Para Moraes, a delação foi regular e já teve sua validade avaliada durante o recebimento da denúncia, e que eventuais contradições e omissões nos depoimentos de Cid deveriam ser analisadas em um momento posterior, na hora de definir qual benefício de redução de pena ele teria direito.
"A sua regularidade e voluntariedade foi amplamente debatida no recebimento da denúncia, ressalto ainda que a própria defesa do réu colaborador reafirmou a total voluntariedade e regularidade da colaboração premiada e afastou qualquer indício de coação”, afirmou o ministro. "Afasto todas as alegações de nulidade em relação à colaboração premiada."
Ministros começam a apresentar seus votos
A sessão desta terça-feira dá início à apresentação de votos dos ministros.
O primeiro a ler seu voto será Alexandre de Moraes, relator desse processo e de outros processos e inquéritos sobre Bolsonaro no STF.
Depois, apresentarão seus votos, nesta ordem, os ministros Flávio Dino, Luiz Fux, Cármen Lúcia e Cristiano Zanin.

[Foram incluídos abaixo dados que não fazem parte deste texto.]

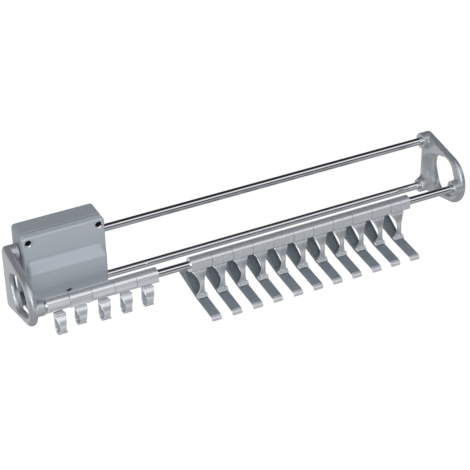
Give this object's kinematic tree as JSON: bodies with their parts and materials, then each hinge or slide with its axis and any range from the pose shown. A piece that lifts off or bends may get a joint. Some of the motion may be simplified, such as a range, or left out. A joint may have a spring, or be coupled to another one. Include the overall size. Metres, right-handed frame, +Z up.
{
  "type": "pull-out tie and belt rack",
  "caption": "Wall-mounted pull-out wardrobe rack: a small housing guides two slide rails with end plates and hand holes, and a front rail of swivelling belt hooks and tie holders.",
  "frame": {"origin": "middle of the housing's back face, on the wall", "axes": "+Y into the wall, so the rack stands out towards -Y; +X along the rails, away from the side the rack is pulled out to; +Z up"},
  "size_m": [0.4926, 0.1188, 0.097],
  "materials": {
    "housing_back": "satin silver-grey moulded shell",
    "housing_front": "satin silver-grey moulded cover",
    "screw": "bright zinc-plated cross-head screw",
    "bush": "dark low-friction bush",
    "rail": "polished chrome tube",
    "plate": "metallic silver-grey satin gloss",
    "belt_hook": "bright silver metallic",
    "tie_clip": "silver metallic",
    "tie_arm": "slate grey, slightly grippy",
    "tie_tip": "bright silver metallic"
  },
  "bodies": {
    "housing": {"housing_base": "housing_back", "housing_cover": "housing_front", "cover_screw": "screw", "bush_top_left": "bush", "bush_top_right": "bush", "bush_low_left": "bush", "bush_low_right": "bush"},
    "frame": {"rail_top": "rail", "rail_low": "rail", "rail_hook": "rail", "plate_left": "plate", "plate_right": "plate"},
    "belt_1": {"belt_hook_1": "belt_hook"},
    "belt_2": {"belt_hook_2": "belt_hook"},
    "belt_3": {"belt_hook_3": "belt_hook"},
    "belt_4": {"belt_hook_4": "belt_hook"},
    "belt_5": {"belt_hook_5": "belt_hook"},
    "tie_1": {"tie_clip_1": "tie_clip", "tie_arm_1": "tie_arm", "tie_tip_1": "tie_tip"},
    "tie_2": {"tie_clip_2": "tie_clip", "tie_arm_2": "tie_arm", "tie_tip_2": "tie_tip"},
    "tie_3": {"tie_clip_3": "tie_clip", "tie_arm_3": "tie_arm", "tie_tip_3": "tie_tip"},
    "tie_4": {"tie_clip_4": "tie_clip", "tie_arm_4": "tie_arm", "tie_tip_4": "tie_tip"},
    "tie_5": {"tie_clip_5": "tie_clip", "tie_arm_5": "tie_arm", "tie_tip_5": "tie_tip"},
    "tie_6": {"tie_clip_6": "tie_clip", "tie_arm_6": "tie_arm", "tie_tip_6": "tie_tip"},
    "tie_7": {"tie_clip_7": "tie_clip", "tie_arm_7": "tie_arm", "tie_tip_7": "tie_tip"},
    "tie_8": {"tie_clip_8": "tie_clip", "tie_arm_8": "tie_arm", "tie_tip_8": "tie_tip"},
    "tie_9": {"tie_clip_9": "tie_clip", "tie_arm_9": "tie_arm", "tie_tip_9": "tie_tip"},
    "tie_10": {"tie_clip_10": "tie_clip", "tie_arm_10": "tie_arm", "tie_tip_10": "tie_tip"},
    "tie_11": {"tie_clip_11": "tie_clip", "tie_arm_11": "tie_arm", "tie_tip_11": "tie_tip"}
  },
  "joints": [
    {"name": "pull_out", "type": "slide", "parent": "housing", "child": "frame", "axis": [-1, 0, 0], "range_m": [0, 0.3746]},
    {"name": "belt_hook_turn_1", "type": "hinge", "parent": "frame", "child": "belt_1", "pos_m": [-0.03, -0.0801, -0.003], "axis": [1, 0, 0], "range_deg": [-90, 90]},
    {"name": "belt_hook_turn_2", "type": "hinge", "parent": "frame", "child": "belt_2", "pos_m": [-0.0066, -0.0801, -0.003], "axis": [1, 0, 0], "range_deg": [-90, 90]},
    {"name": "belt_hook_turn_3", "type": "hinge", "parent": "frame", "child": "belt_3", "pos_m": [0.0168, -0.0801, -0.003], "axis": [1, 0, 0], "range_deg": [-90, 90]},
    {"name": "belt_hook_turn_4", "type": "hinge", "parent": "frame", "child": "belt_4", "pos_m": [0.0402, -0.0801, -0.003], "axis": [1, 0, 0], "range_deg": [-90, 90]},
    {"name": "belt_hook_turn_5", "type": "hinge", "parent": "frame", "child": "belt_5", "pos_m": [0.0636, -0.0801, -0.003], "axis": [1, 0, 0], "range_deg": [-90, 90]},
    {"name": "tie_holder_turn_1", "type": "hinge", "parent": "frame", "child": "tie_1", "pos_m": [0.12247, -0.0801, -0.003], "axis": [1, 0, 0], "range_deg": [-90, 4]},
    {"name": "tie_holder_turn_2", "type": "hinge", "parent": "frame", "child": "tie_2", "pos_m": [0.14547, -0.0801, -0.003], "axis": [1, 0, 0], "range_deg": [-90, 4]},
    {"name": "tie_holder_turn_3", "type": "hinge", "parent": "frame", "child": "tie_3", "pos_m": [0.16847, -0.0801, -0.003], "axis": [1, 0, 0], "range_deg": [-90, 4]},
    {"name": "tie_holder_turn_4", "type": "hinge", "parent": "frame", "child": "tie_4", "pos_m": [0.19147, -0.0801, -0.003], "axis": [1, 0, 0], "range_deg": [-90, 4]},
    {"name": "tie_holder_turn_5", "type": "hinge", "parent": "frame", "child": "tie_5", "pos_m": [0.21447, -0.0801, -0.003], "axis": [1, 0, 0], "range_deg": [-90, 4]},
    {"name": "tie_holder_turn_6", "type": "hinge", "parent": "frame", "child": "tie_6", "pos_m": [0.23747, -0.0801, -0.003], "axis": [1, 0, 0], "range_deg": [-90, 4]},
    {"name": "tie_holder_turn_7", "type": "hinge", "parent": "frame", "child": "tie_7", "pos_m": [0.26047, -0.0801, -0.003], "axis": [1, 0, 0], "range_deg": [-90, 4]},
    {"name": "tie_holder_turn_8", "type": "hinge", "parent": "frame", "child": "tie_8", "pos_m": [0.28347, -0.0801, -0.003], "axis": [1, 0, 0], "range_deg": [-90, 4]},
    {"name": "tie_holder_turn_9", "type": "hinge", "parent": "frame", "child": "tie_9", "pos_m": [0.30647, -0.0801, -0.003], "axis": [1, 0, 0], "range_deg": [-90, 4]},
    {"name": "tie_holder_turn_10", "type": "hinge", "parent": "frame", "child": "tie_10", "pos_m": [0.32947, -0.0801, -0.003], "axis": [1, 0, 0], "range_deg": [-90, 4]},
    {"name": "tie_holder_turn_11", "type": "hinge", "parent": "frame", "child": "tie_11", "pos_m": [0.35247, -0.0801, -0.003], "axis": [1, 0, 0], "range_deg": [-90, 4]}
  ]
}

O julgamento começou na terça-feira da semana passada, com a leitura do relatório por Moraes, seguida da sustentação oral do procurador-geral da República, Paulo Gonet. Em seguida, advogados de quatro dos oito acusados apresentaram seus argumentos: tenente-coronel Mauro Cid, ex-ajudante de ordens de Bolsonaro; Alexandre Ramagem, ex-chefe da Agência Brasileira de Inteligência (Abin); almirante Almir Garnier, ex-comandante da Marinha; e Anderson Torres, ex-ministro da Justiça.
Na quarta-feira passada, houve a sustentação oral das defesas de outro quatro dos réus: Jair Bolsonaro, ex-presidente; general Augusto Heleno, ex-ministro-chefe do Gabinete de Segurança Institucional (GSI); general Paulo Sérgio Nogueira, ex-ministro da Defesa; e general Walter Braga Netto, ex-ministro da Defesa e vice na chapa de Bolsonaro em 2022.